For the record, I have had just as many guy friends who ended up being backstabbing, two-faced users. We just don’t typically call them the same thing we do women who possess those traits. There was no comment from Mama’s peanut gallery regarding the fact I couldn’t trust male friends. I can think of a few in particular who turned out to be more untrustworthy than any of the female friends.
But Mama held fast to her argument. She listed off the female friends I had trusted, I had held dear that had revealed themselves to not be.
Ironically, one female who I found to be a big betrayer was one that had reminded me of Mama the most.
If anything, it was not a matter of a chromosome, it was a matter of personal integrity.
I countered with the lengthy list of soul-sisters who had been by my side through thick and thin and how like little glimmers of grace, these women had helped me through some dark times. They had picked me up, dusted me off and made me find hope in eternal nights. It was the sisters who had brought cheesecake or wine when needed – and cheesecake and wine are always needed – the sisters who listen to the whines, and then told me no matter what I did, they had my back and more importantly, they believed in me, because I had always believed in them.
There was this indescribable, intangible, magical connection between these bonds, these soul-sisters and I, many of them spanning over decades, some transcending from my earliest memories.

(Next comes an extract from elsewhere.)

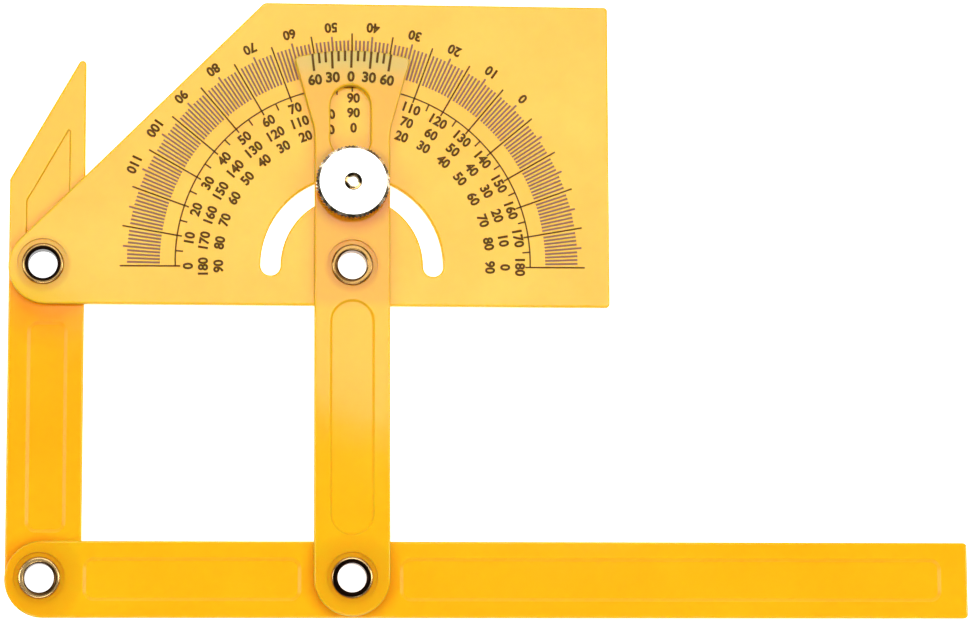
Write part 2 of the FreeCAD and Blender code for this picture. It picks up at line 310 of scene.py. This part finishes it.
def noise(nodes, links, scale, detail=3.0, stretch=(1.0, 1.0, 1.0)):
    """A noise texture fixed to the piece."""
    place = nodes.new("ShaderNodeTexCoord")
    mapping = nodes.new("ShaderNodeMapping")
    mapping.inputs["Scale"].default_value = stretch
    texture = nodes.new("ShaderNodeTexNoise")
    texture.inputs["Scale"].default_value = scale
    texture.inputs["Detail"].default_value = detail
    texture.inputs["Roughness"].default_value = 0.55
    links.new(place.outputs["Object"], mapping.inputs["Vector"])
    links.new(mapping.outputs["Vector"], texture.inputs["Vector"])
    return texture


def ramp(nodes, links, source, stops):
    """A colour ramp driven by the source. Each stop is a position from 0 to 1 and a colour."""
    node = nodes.new("ShaderNodeValToRGB")
    elements = node.color_ramp.elements
    while len(elements) < len(stops):
        elements.new(0.5)
    for element, (position, colour) in zip(elements, stops):
        element.position = position
        element.color = (*colour, 1.0)
    links.new(source, node.inputs["Fac"])
    return node


def grey(value):
    return (value, value, value)


def bump(nodes, links, bsdf, height, strength, distance):
    """Drives the shader's normal with a height."""
    node = nodes.new("ShaderNodeBump")
    node.inputs["Strength"].default_value = strength
    node.inputs["Distance"].default_value = distance
    links.new(height, node.inputs["Height"])
    links.new(node.outputs["Normal"], bsdf.inputs["Normal"])


def math_node(nodes, links, operation, *values):
    """A math node's result. Each value is a number or another node's output."""
    node = nodes.new("ShaderNodeMath")
    node.operation = operation
    for socket, value in zip(node.inputs, values):
        if isinstance(value, (int, float)):
            socket.default_value = value
        else:
            links.new(value, socket)
    return node.outputs["Value"]


def around(nodes, links, axis):
    """Object coordinates in metres, measured from an upright axis."""
    place = nodes.new("ShaderNodeTexCoord")
    centred = nodes.new("ShaderNodeVectorMath")
    centred.operation = "SUBTRACT"
    centred.inputs[1].default_value = (axis.x, axis.y, 0.0)
    links.new(place.outputs["Object"], centred.inputs[0])
    parts = nodes.new("ShaderNodeSeparateXYZ")
    links.new(centred.outputs["Vector"], parts.inputs["Vector"])
    return parts.outputs["X"], parts.outputs["Y"]


def from_axis(nodes, links, axis, lean=(0.0, 0.0)):
    """Distance from an upright axis in metres. The lean stretches it towards one side."""
    x, y = around(nodes, links, axis)
    square = math_node(nodes, links, "ADD", math_node(nodes, links, "MULTIPLY", x, x),
                       math_node(nodes, links, "MULTIPLY", y, y))
    radius = math_node(nodes, links, "SQRT", square)
    side = math_node(nodes, links, "ADD", math_node(nodes, links, "MULTIPLY", x, lean[0]),
                     math_node(nodes, links, "MULTIPLY", y, lean[1]))
    return math_node(nodes, links, "ADD", radius, side)


def blend(nodes, links, factor, first, second):
    """Mixes two colours by a factor. Each is a tuple or another node's output."""
    node = nodes.new("ShaderNodeMix")
    node.data_type = "RGBA"
    links.new(factor, node.inputs["Factor"])
    for socket, value in zip([i for i in node.inputs if i.type == "RGBA"], (first, second)):
        if isinstance(value, tuple):
            socket.default_value = (*value, 1.0)
        else:
            links.new(value, socket)
    return [o for o in node.outputs if o.type == "RGBA"][0]


def shade_round(nodes, links, colour, centre, stops, shade):
    """Blends a colour in round a point. The stops give its strength at distances in mm."""
    reach = math_node(nodes, links, "DIVIDE", from_axis(nodes, links, centre), SHADE_REACH)
    strength = ramp(nodes, links, reach,
                    [(distance * MM / SHADE_REACH, grey(value)) for distance, value in stops])
    return blend(nodes, links, strength.outputs["Color"], colour, shade)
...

Instead of seeing each other as a female enemy or someone we were in competition with over a man or a job, we lifted each other up, helped one another and conspired to help each other. We bonded over shoes and bags. We realized we were stronger together, looking out for each other, and finding that sisterhood link we all share – that we should share.
Moments of solidarity, the knowledge that our bond being strengthened and preserved was providing a foundation for a blueprint for sisterhood in the future.
Mama still didn’t get it. She still warns me of the times I have been hurt, but I believe the power of sisterhood and how incredible it can be, worth the chance of being burned.
But maybe that was something Mama never got to experience. And for that, I am truly sad.